Last Saturday, July 23, Fox News host Mike Huckabee issued a verbal assault against the “smug, sniffy, self-appointed saints of journalism” during his opening monologue, following a report from The Daily Caller about Republican presidential candidate Michele Bachmann's health. He lambasted “gumshoe, wanna-be investigative reporter” Brian Ross, chief investigative correspondent for ABC, for following up on that story with Bachmann on the campaign trail.

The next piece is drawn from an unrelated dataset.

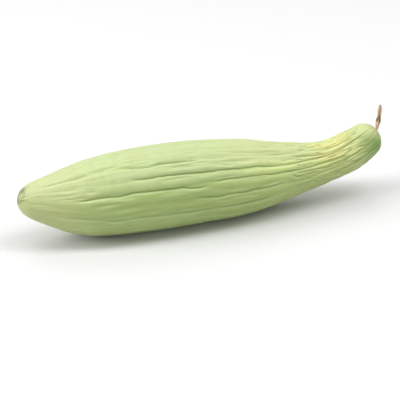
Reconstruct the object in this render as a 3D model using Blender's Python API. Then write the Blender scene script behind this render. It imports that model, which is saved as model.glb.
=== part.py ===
"""A whole Armenian cucumber as picked, with its dried stem, lying on a flat surface.

Metres, +Z up. +X runs from the blossom end to the stem end. The surface is z = 0, and the
origin is on the flat spot that the fruit rests on, under its middle.
"""

from bisect import bisect_right
from math import atan2, cos, exp, pi, radians, sin, sqrt

import bmesh
import bpy
from mathutils import Vector

MM = 0.001

# The fruit's length, and its axis as (share of the span, millimetres).
SPAN = 328 * MM
REST_SHARE = 0.43
AXIS_HEIGHT = [(0, 39.9), (0.15, 34.6), (0.3, 35.1), (0.45, 35.2), (0.6, 33.3), (0.72, 33.2),
               (0.84, 34.8), (0.93, 41.8), (1, 53.5)]
AXIS_SWAY = [(0, 3), (0.15, 1), (0.35, -0.5), (0.55, -0.5), (0.72, 0.5), (0.84, 3), (0.93, 7), (1, 11)]

# The radius over the ribs as (share of the span, millimetres), and how far each end takes to round off.
GIRTH = [(0, 16), (0.04, 17), (0.08, 22), (0.12, 27.2), (0.18, 32.4), (0.3, 36.1), (0.45, 36.2),
         (0.6, 33.1), (0.72, 25.6), (0.83, 19.5), (0.92, 18.8), (1, 14.4)]
BLOSSOM_ROUNDING = 0.055
STEM_ROUNDING = 0.032

# The furrows that part the ribs, in order round the fruit. Each has three angles and three depths in
# millimetres, at the blossom end, the middle and the stem end. An angle is in degrees from straight
# down towards -Y. The rib between the last and the first furrow faces down, and takes the weight.
# The middle is a stretch of the span.
FURROW_MIDDLE = (0.45, 0.68)
FURROWS = [
    ((12, 12, 20), (0.8, 1.0, 1.2)),
    ((36, 35, 42), (0.8, 1.0, 1.2)),
    ((55, 53, 63), (0.4, 0.9, 1.2)),
    ((80, 72, 88), (1.4, 1.8, 1.4)),
    ((97, 91, 112), (0.3, 1.3, 1.9)),
    ((109, 111, 124), (1.3, 2.2, 1.8)),
    ((134, 126, 148), (0.5, 1.9, 1.9)),
    ((143, 138, 155), (0.2, 0.8, 0.3)),
    ((150, 147, 163), (1.4, 1.5, 1.2)),
    ((167, 163, 176), (0.6, 1.0, 0.8)),
    ((185, 183, 195), (1.2, 1.4, 0.9)),
    ((203, 202, 213), (1.0, 1.2, 0.8)),
    ((220, 220, 231), (1.2, 2.1, 1.4)),
    ((239, 238, 250), (0.5, 1.3, 1.6)),
    ((256, 256, 268), (1.5, 1.8, 1.3)),
    ((275, 275, 285), (0.7, 1.2, 1.5)),
    ((292, 294, 303), (1.2, 2.0, 1.7)),
    ((312, 313, 322), (0.8, 1.4, 1.3)),
    ((332, 332, 341), (1.2, 1.6, 1.6)),
    ((350, 351, 359), (0.7, 1.0, 1.3)),
]

# Each furrow ripples sideways and swells deeper, so many times along the span.
RIPPLE = radians(1.2)
RIPPLES = 3.7
SWELL = 0.2
SWELLS = 2.3

# Half of a furrow's depth is a sharp crease, and the rest is a soft hollow to the middle of the rib.
CREASE_SHARE = 0.5
CREASE_WIDTH = 1.5 * MM
FULL_DEPTH_RADIUS = 17 * MM
BLOSSOM_FADE = 0.22

# The scar that the flower leaves is a shallow dimple, a little above the end of the axis.
SCAR_RADIUS = 6.5 * MM
SCAR_DEPTH = 1.0 * MM
SCAR_RISE = 4.5 * MM

# The mesh: vertex columns in each rib, two of them close to the furrows, and rings along the fruit.
RIB_COLUMNS = [0, 0.13, 0.37, 0.63, 0.87]
FRUIT_RINGS = 54

# The stem's line from the bottom of its socket, as millimetres from the fruit's end, and its radius.
STEM_LINE = [(-3, -0.5, -1.5), (0, 0, 0), (0.7, 0.3, 2.8), (1.4, 0.4, 8.4), (2.1, 0.4, 13.9),
             (2.6, 0.5, 19.2), (2.7, 0.7, 24.4)]
STEM_RADIUS = [(0, 1.9), (0.1, 1.8), (0.24, 1.3), (0.3, 1.25), (0.39, 1.6), (0.5, 2.1), (0.57, 2.05),
               (0.67, 1.6), (0.82, 1.8), (0.93, 1.35), (1, 0.7)]
STEM_ROUNDING_IN = 0.02
STEM_ROUNDING_OUT = 0.05
STEM_RIDGES = 5
STEM_RIDGE_HEIGHT = 0.13
STEM_TWIST = radians(70)
STEM_COLUMNS = 30
STEM_RINGS = 28

SOCKET_RADIUS = 2.4 * MM
SOCKET_DEPTH = 4 * MM
SOCKET_SIDES = 20


def smooth(table, at):
    """The value at a place in a table of (place, value), on a smooth curve through its rows."""
    places = [row[0] for row in table]
    values = [row[1] for row in table]
    i = min(max(bisect_right(places, at) - 1, 0), len(table) - 2)

    def slope(j):
        before, after = max(j - 1, 0), min(j + 1, len(table) - 1)
        return (values[after] - values[before]) / (places[after] - places[before])

    step = places[i + 1] - places[i]
    t = (at - places[i]) / step
    return ((2 * t**3 - 3 * t**2 + 1) * values[i] + (t**3 - 2 * t**2 + t) * step * slope(i)
            + (3 * t**2 - 2 * t**3) * values[i + 1] + (t**3 - t**2) * step * slope(i + 1))


def rounded(distance, length):
    """From 0 at a body's end to 1 a length away from it, as a ball rounds off."""
    return sqrt(max(1 - max(1 - distance / length, 0) ** 2, 0))


def ease(value, full):
    """From 0 to 1 as a value goes from 0 to full, level at both ends."""
    t = min(max(value / full, 0), 1)
    return t * t * (3 - 2 * t)


# The fruit

def axis_point(share):
    return Vector((
        (share - REST_SHARE) * SPAN,
        smooth(AXIS_SWAY, share) * MM,
        smooth(AXIS_HEIGHT, share) * MM,
    ))


def across(direction):
    """The two unit vectors square to a direction: the lower one, and the one towards -Y."""
    front = direction.cross(Vector((0, 0, -1))).normalized()
    if front.y > 0:
        front.negate()
    down = front.cross(direction).normalized()
    if down.z > 0:
        down.negate()
    return down, front


def axis_direction(share):
    step = 0.002
    low, high = max(share - step, 0), min(share + step, 1)
    return (axis_point(high) - axis_point(low)).normalized()


def girth(share):
    ends = rounded(share, BLOSSOM_ROUNDING) * rounded(1 - share, STEM_ROUNDING)
    return smooth(GIRTH, share) * MM * ends


def between_ends(values, share):
    """The value at a share of the span, from those at the blossom end, the middle and the stem end."""
    blossom, middle, stem = values
    start, stop = FURROW_MIDDLE
    to_middle = (middle - blossom) * ease(share, start)
    to_stem = (stem - middle) * ease(share - stop, 1 - stop)
    return blossom + to_middle + to_stem


def furrow_angle(number, share):
    """The furrow's angle round the fruit. Numbers past the last go round again."""
    turns, index = divmod(number, len(FURROWS))
    ripple = RIPPLE * sin(2 * pi * RIPPLES * share + 1.9 * index)
    return radians(between_ends(FURROWS[index][0], share)) + 2 * pi * turns + ripple


def furrow_depth(number, share, radius):
    index = number % len(FURROWS)
    swell = 1 + SWELL * sin(2 * pi * SWELLS * share + 2.1 * index)
    thin = min(radius / FULL_DEPTH_RADIUS, 1)
    depth = between_ends(FURROWS[index][1], share) * MM
    return depth * swell * thin * ease(share, BLOSSOM_FADE)


def furrow_section(place, width):
    """A furrow's depth at a place across a rib, from 1 at the furrow: a sharp crease in a soft hollow."""
    crease = exp(-place * width / CREASE_WIDTH)
    hollow = max(1 - 2 * place, 0) ** 2
    return CREASE_SHARE * crease + (1 - CREASE_SHARE) * hollow


def scar_depth(radius, angle):
    """How deep the scar is at a distance from the axis and an angle round it."""
    from_middle = radius**2 + SCAR_RISE**2 + 2 * radius * SCAR_RISE * cos(angle)
    return SCAR_DEPTH * max(1 - from_middle / SCAR_RADIUS**2, 0)


def skin_point(share, rib, place):
    """A point on the skin: its share of the span, its rib, and its place from 0 to 1 across that rib."""
    radius = girth(share)
    low, high = furrow_angle(rib, share), furrow_angle(rib + 1, share)
    angle = low + (high - low) * place
    width = (high - low) * radius
    cut = (furrow_depth(rib, share, radius) * furrow_section(place, width)
           + furrow_depth(rib + 1, share, radius) * furrow_section(1 - place, width))
    direction = axis_direction(share)
    down, front = across(direction)
    point = axis_point(share) + (down * cos(angle) + front * sin(angle)) * (radius - cut)
    if share < BLOSSOM_ROUNDING:
        point += direction * scar_depth(radius, angle)
    point.z = max(point.z, 0)
    return point


def ball(columns, rings):
    """A closed ball, and each vertex's share of the way from pole to pole and its column."""
    mesh = bmesh.new()
    bmesh.ops.create_uvsphere(mesh, u_segments=columns, v_segments=rings, radius=1)
    places = []
    for vertex in mesh.verts:
        turn = atan2(vertex.co.y, vertex.co.x) / (2 * pi)
        places.append((vertex, (1 - vertex.co.z) / 2, round(turn * columns) % columns))
    return mesh, places


def finished(name, mesh, material):
    """The mesh as a smooth object of the part."""
    bmesh.ops.recalc_face_normals(mesh, faces=mesh.faces)
    data = bpy.data.meshes.new(name)
    mesh.to_mesh(data)
    mesh.free()
    data.materials.append(material)
    data.shade_smooth()
    data.set_sharp_from_angle(angle=radians(50))
    made = bpy.data.objects.new(name, data)
    part.objects.link(made)
    return made


def painted(name, colour, roughness):
    material = bpy.data.materials.new(name)
    material.use_nodes = True
    shader = material.node_tree.nodes["Principled BSDF"]
    shader.inputs["Base Color"].default_value = (*colour, 1)
    shader.inputs["Roughness"].default_value = roughness
    shader.inputs["Metallic"].default_value = 0
    return material


def make_fruit():
    mesh, places = ball(len(FURROWS) * len(RIB_COLUMNS), FRUIT_RINGS)
    for vertex, share, column in places:
        rib, step = divmod(column, len(RIB_COLUMNS))
        vertex.co = skin_point(share, rib, RIB_COLUMNS[step])
    return finished("fruit", mesh, painted("skin", (0.55, 0.68, 0.33), 0.45))


# The stem, and the socket in the fruit that it grows from

def stem_point(share):
    place = share * (len(STEM_LINE) - 1)
    line = [smooth([(i, row[side]) for i, row in enumerate(STEM_LINE)], place) * MM for side in range(3)]
    return axis_point(1) + Vector(line)


def make_stem():
    mesh, places = ball(STEM_COLUMNS, STEM_RINGS)
    step = 0.01
    for vertex, share, column in places:
        direction = (stem_point(min(share + step, 1)) - stem_point(max(share - step, 0))).normalized()
        angle = 2 * pi * column / STEM_COLUMNS
        ridge = 1 + STEM_RIDGE_HEIGHT * cos(STEM_RIDGES * angle + STEM_TWIST * share * STEM_RIDGES)
        ends = rounded(share, STEM_ROUNDING_IN) * rounded(1 - share, STEM_ROUNDING_OUT)
        radius = smooth(STEM_RADIUS, share) * MM * ends * (1 + (ridge - 1) * ease(share - 0.1, 0.2))
        side = direction.cross(Vector((0, 1, 0))).normalized()
        other = direction.cross(side)
        vertex.co = stem_point(share) + (side * cos(angle) + other * sin(angle)) * radius
    return finished("stem", mesh, painted("dry_stem", (0.42, 0.27, 0.13), 0.8))


def cut_socket(fruit):
    direction = axis_direction(1)
    bpy.ops.mesh.primitive_cylinder_add(
        vertices=SOCKET_SIDES,
        radius=SOCKET_RADIUS,
        depth=2 * SOCKET_DEPTH,
        location=axis_point(1),
        rotation=direction.to_track_quat("Z", "Y").to_euler(),
    )
    cutter = bpy.context.object
    cutter.name = "socket_cutter"
    cutter.hide_render = True
    cutter.display_type = "WIRE"
    for holder in list(cutter.users_collection):
        holder.objects.unlink(cutter)
    cutters.objects.link(cutter)
    cut = fruit.modifiers.new("socket", "BOOLEAN")
    cut.operation = "DIFFERENCE"
    cut.object = cutter


for old in list(bpy.data.objects):
    bpy.data.objects.remove(old)
part = bpy.data.collections.new("armenian_cucumber")
cutters = bpy.data.collections.new("cutters")
for collection in (part, cutters):
    bpy.context.scene.collection.children.link(collection)

cut_socket(make_fruit())
make_stem()
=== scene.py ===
from bisect import bisect_right
from math import cos, pi, radians, sin, sqrt

import bpy
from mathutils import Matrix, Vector


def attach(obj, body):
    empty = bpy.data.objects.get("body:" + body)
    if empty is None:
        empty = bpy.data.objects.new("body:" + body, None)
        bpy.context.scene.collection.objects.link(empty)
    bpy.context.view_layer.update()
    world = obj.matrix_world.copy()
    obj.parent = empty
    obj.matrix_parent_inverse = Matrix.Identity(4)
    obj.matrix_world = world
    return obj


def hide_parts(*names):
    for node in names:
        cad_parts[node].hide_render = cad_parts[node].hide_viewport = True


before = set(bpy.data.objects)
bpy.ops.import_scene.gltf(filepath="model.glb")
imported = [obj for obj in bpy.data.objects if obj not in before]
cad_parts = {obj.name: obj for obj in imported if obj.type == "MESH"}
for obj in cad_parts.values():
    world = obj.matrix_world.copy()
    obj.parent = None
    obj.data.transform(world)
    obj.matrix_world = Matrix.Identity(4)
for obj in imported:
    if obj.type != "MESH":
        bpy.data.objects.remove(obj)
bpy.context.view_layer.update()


# The fruit
# One grown piece of crisp flesh under a thin waxy skin. Ribs run from end to end, parted by creased
# furrows. It narrows to the neck that it hung by, and the flower left a dry scar on the other end.

MM = 0.001

# Its length, the share of it at which it rests, its axis, and its radius over the ribs. The tables are
# rows of (share of the span, millimetres).
SPAN = 328 * MM
REST_SHARE = 0.43
AXIS_HEIGHT = [(0, 39.9), (0.15, 34.6), (0.3, 35.1), (0.45, 35.2), (0.6, 33.3), (0.72, 33.2),
               (0.84, 34.8), (0.93, 41.8), (1, 53.5)]
AXIS_SWAY = [(0, 3), (0.15, 1), (0.35, -0.5), (0.55, -0.5), (0.72, 0.5), (0.84, 3), (0.93, 7), (1, 11)]
GIRTH = [(0, 16), (0.04, 17), (0.08, 22), (0.12, 27.2), (0.18, 32.4), (0.3, 36.1), (0.45, 36.2),
         (0.6, 33.1), (0.72, 25.6), (0.83, 19.5), (0.92, 18.8), (1, 14.4)]

# How much of the span each end rounds off over.
BLOSSOM_ROUNDING = 0.055
STEM_ROUNDING = 0.032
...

Huckabee's dismissal of the profession of journalism continued unabated. The host mocked Ross because he, in Huckabee's words, “leapt onto the stage to confront Congresswoman Bachmann to demand that she answer his questions.” He later added, “Look, reporters have a right to ask questions, but they don't have a right to demand an answer -- and certainly not to physically invade a candidate's personal space or to refuse to accept 'no' for an answer.”
According to this prominent Fox News host, a journalist shouldn't press politicians to answer questions because he risks being an “inconsiderate jerk.” Such an attitude has pervaded the network's ongoing coverage of the Republican presidential candidates. When Fox & Friends co-host Steve Doocy asked Bachmann during a June 17 interview whether she'd refrain from criticizing other Republicans on the field, she dodged answering the question repeatedly, and Doocy let her off the hook:
DOOCY: Tim Pawlenty said last night on the Sean Hannity program that he thought it was probably a mistake that at the debate he didn't go after Mitt Romney.
Going forward, have you adopted Ronald Reagan's 11th commandment: Thou shall not speak ill of fellow Republicans?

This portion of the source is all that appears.